> _Task_
Give the material again in full, matching it exactly.

> _Raw data_
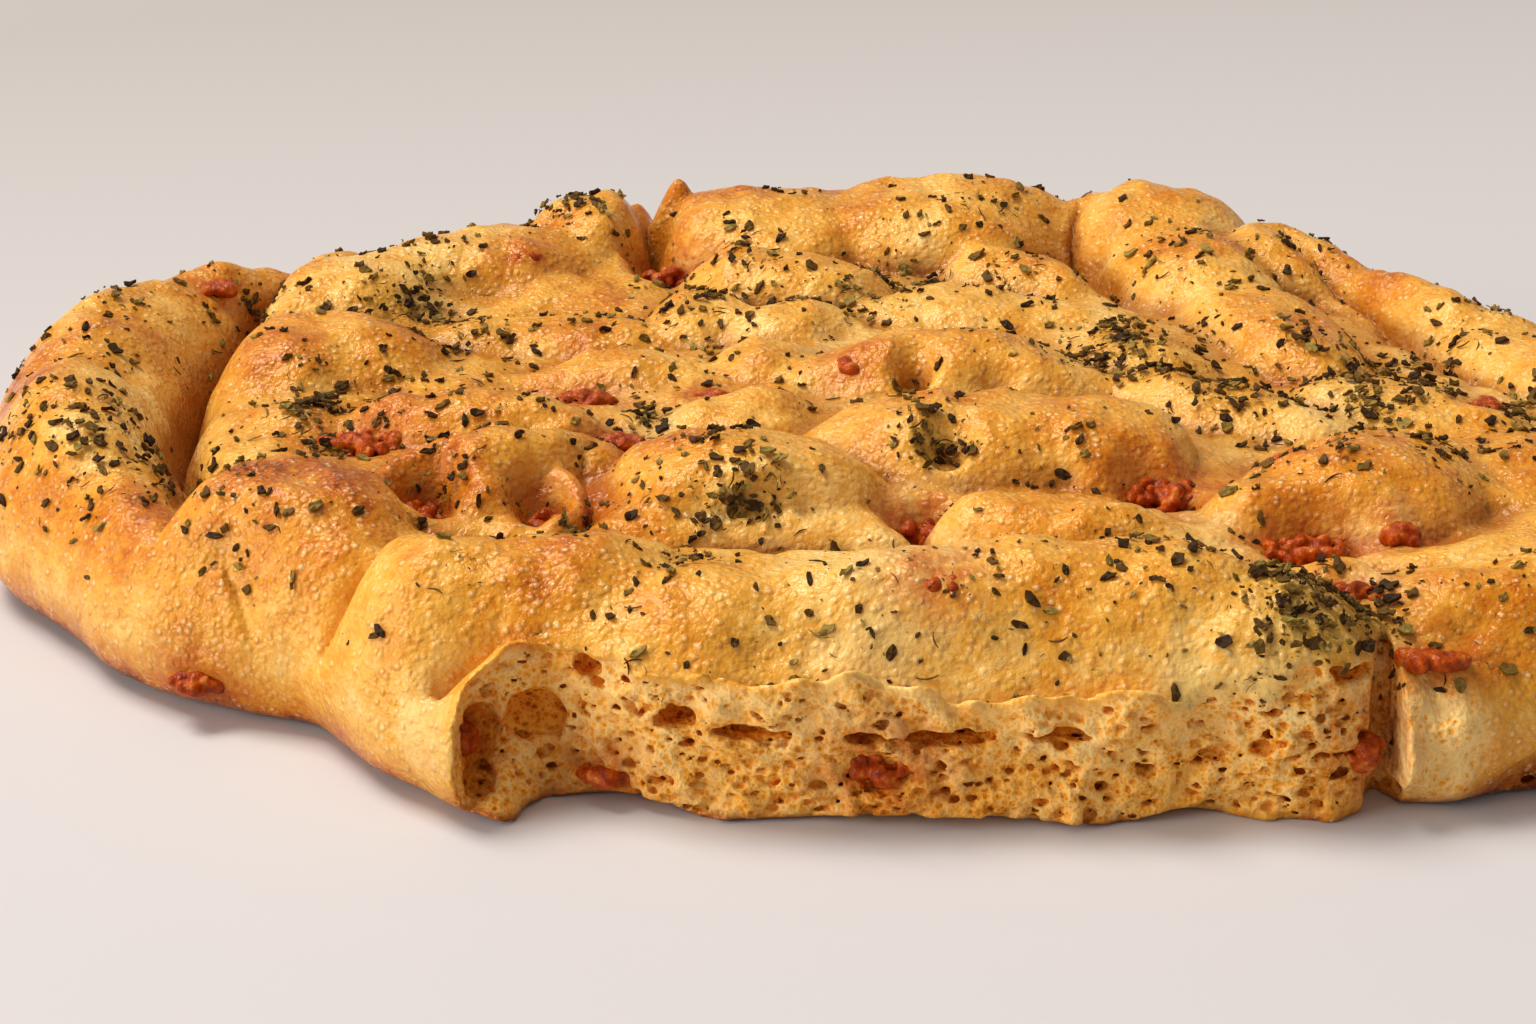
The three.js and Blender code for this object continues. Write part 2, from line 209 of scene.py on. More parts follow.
# Where the crust's lower edge was torn away at the right, under the roll.
UNDERCUTS = [(76, -108, -1, 5, 6, 5), (97, -103.5, 0, 10, 5, 9)]
TORN_TONGUE = (78, -107, 11, 9, 8, 11)  # bare crumb right of the cut: its middle and half sizes
TONGUE_ROUGHNESS = [(3.4, 0.9), (1.7, 0.6)]  # width and depth of its tears
TORN_SIDE = 90  # right of this the broken face's crust is whole
UNDERCUT_FACE = [(74, -100), (84, -99), (94, -97), (104, -94)]
# Bubbles of the crumb: how far apart, and their smallest and largest radius.
BUBBLES = [(1.9, 0.45, 0.8), (4.2, 0.7, 1.15), (11, 1.1, 1.8)]
BUBBLE_STRETCH = (1.3, 1, 0.75)
BUBBLE_FILLET = 0.25
HOLLOW_FILLET = 0.8
BUBBLE_REACH = 5  # how far behind the break the crumb is worked out
TIP = (-53, 4, 9, 9)  # a tip of bottom crust left at the break: x, half width, reach, height

GRID_STEP = 0.45  # fine enough for the walls between crumb cells
GRID_STEP_BEHIND = 0.75  # along Y, behind the broken face
BROKEN_DEPTH = 18  # how much of the front has the fine grid
MARGIN = 6  # of the grid round the loaf
LOAF_TRIANGLES = 196_000

lowest, highest = (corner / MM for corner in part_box("loaf"))
xs = np.arange(lowest.x - MARGIN, highest.x + MARGIN, GRID_STEP, dtype=np.float32)
ys = np.concatenate([
    np.arange(lowest.y - MARGIN, lowest.y + BROKEN_DEPTH, GRID_STEP),
    np.arange(lowest.y + BROKEN_DEPTH, highest.y + MARGIN, GRID_STEP_BEHIND),
]).astype(np.float32)
zs = np.arange(-2, highest.z + MARGIN, GRID_STEP, dtype=np.float32)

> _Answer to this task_
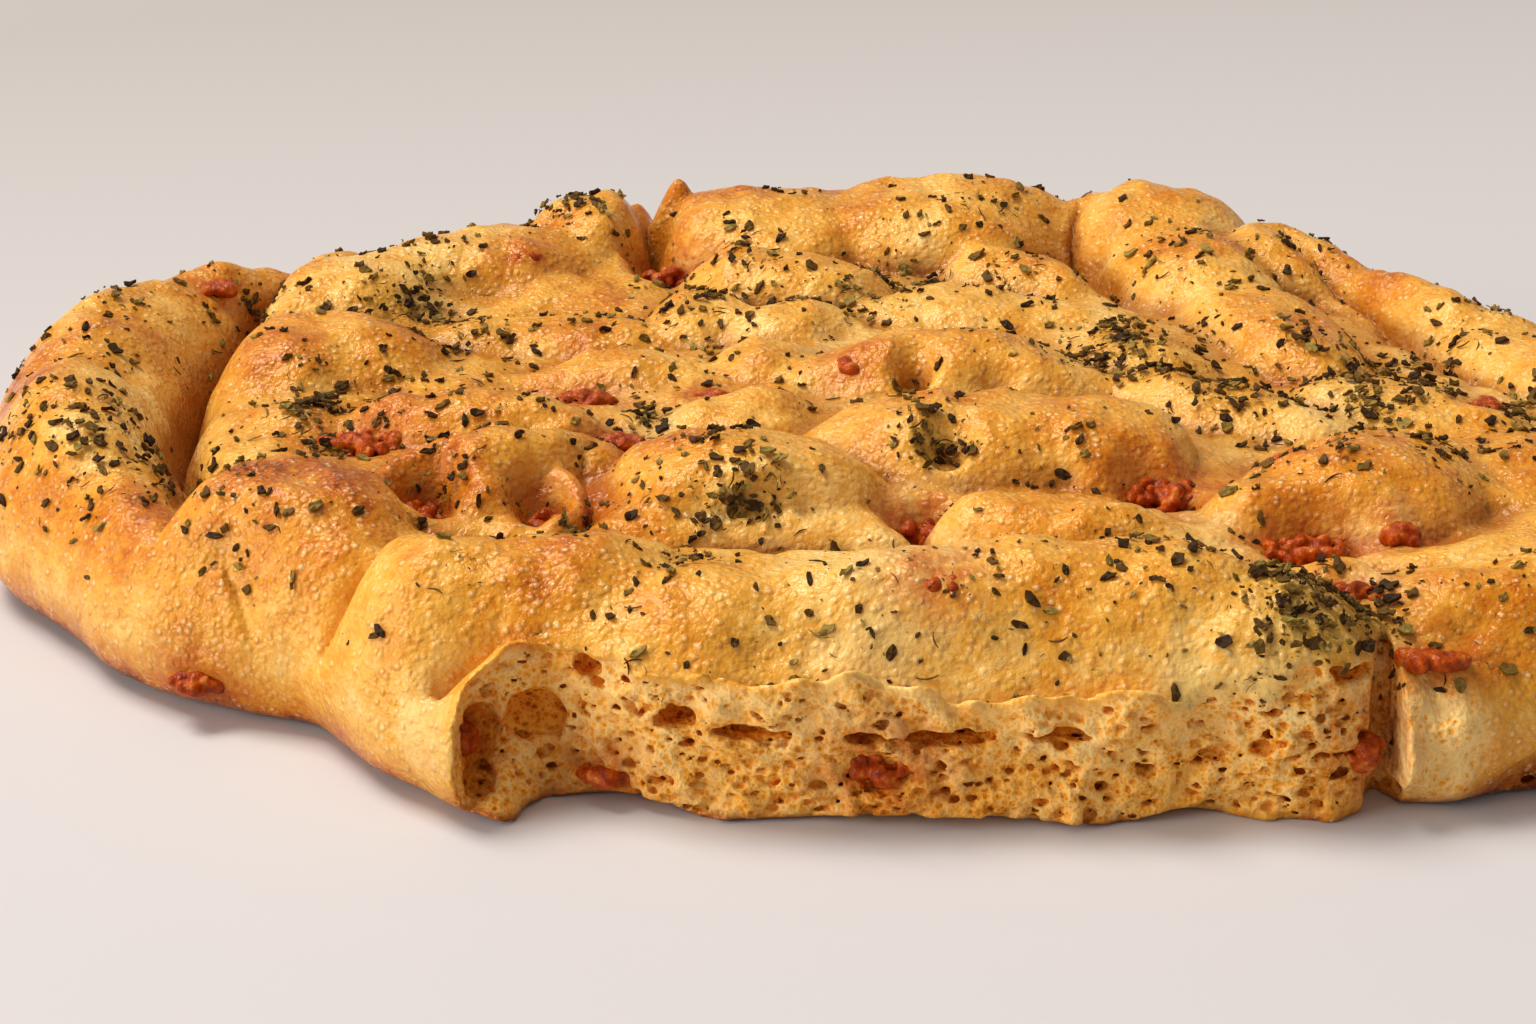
The three.js and Blender code for this object continues. Write part 2, from line 209 of scene.py on. More parts follow.
# Where the crust's lower edge was torn away at the right, under the roll.
UNDERCUTS = [(76, -108, -1, 5, 6, 5), (97, -103.5, 0, 10, 5, 9)]
TORN_TONGUE = (78, -107, 11, 9, 8, 11)  # bare crumb right of the cut: its middle and half sizes
TONGUE_ROUGHNESS = [(3.4, 0.9), (1.7, 0.6)]  # width and depth of its tears
TORN_SIDE = 90  # right of this the broken face's crust is whole
UNDERCUT_FACE = [(74, -100), (84, -99), (94, -97), (104, -94)]
# Bubbles of the crumb: how far apart, and their smallest and largest radius.
BUBBLES = [(1.9, 0.45, 0.8), (4.2, 0.7, 1.15), (11, 1.1, 1.8)]
BUBBLE_STRETCH = (1.3, 1, 0.75)
BUBBLE_FILLET = 0.25
HOLLOW_FILLET = 0.8
BUBBLE_REACH = 5  # how far behind the break the crumb is worked out
TIP = (-53, 4, 9, 9)  # a tip of bottom crust left at the break: x, half width, reach, height

GRID_STEP = 0.45  # fine enough for the walls between crumb cells
GRID_STEP_BEHIND = 0.75  # along Y, behind the broken face
BROKEN_DEPTH = 18  # how much of the front has the fine grid
MARGIN = 6  # of the grid round the loaf
LOAF_TRIANGLES = 196_000

lowest, highest = (corner / MM for corner in part_box("loaf"))
xs = np.arange(lowest.x - MARGIN, highest.x + MARGIN, GRID_STEP, dtype=np.float32)
ys = np.concatenate([
    np.arange(lowest.y - MARGIN, lowest.y + BROKEN_DEPTH, GRID_STEP),
    np.arange(lowest.y + BROKEN_DEPTH, highest.y + MARGIN, GRID_STEP_BEHIND),
]).astype(np.float32)
zs = np.arange(-2, highest.z + MARGIN, GRID_STEP, dtype=np.float32)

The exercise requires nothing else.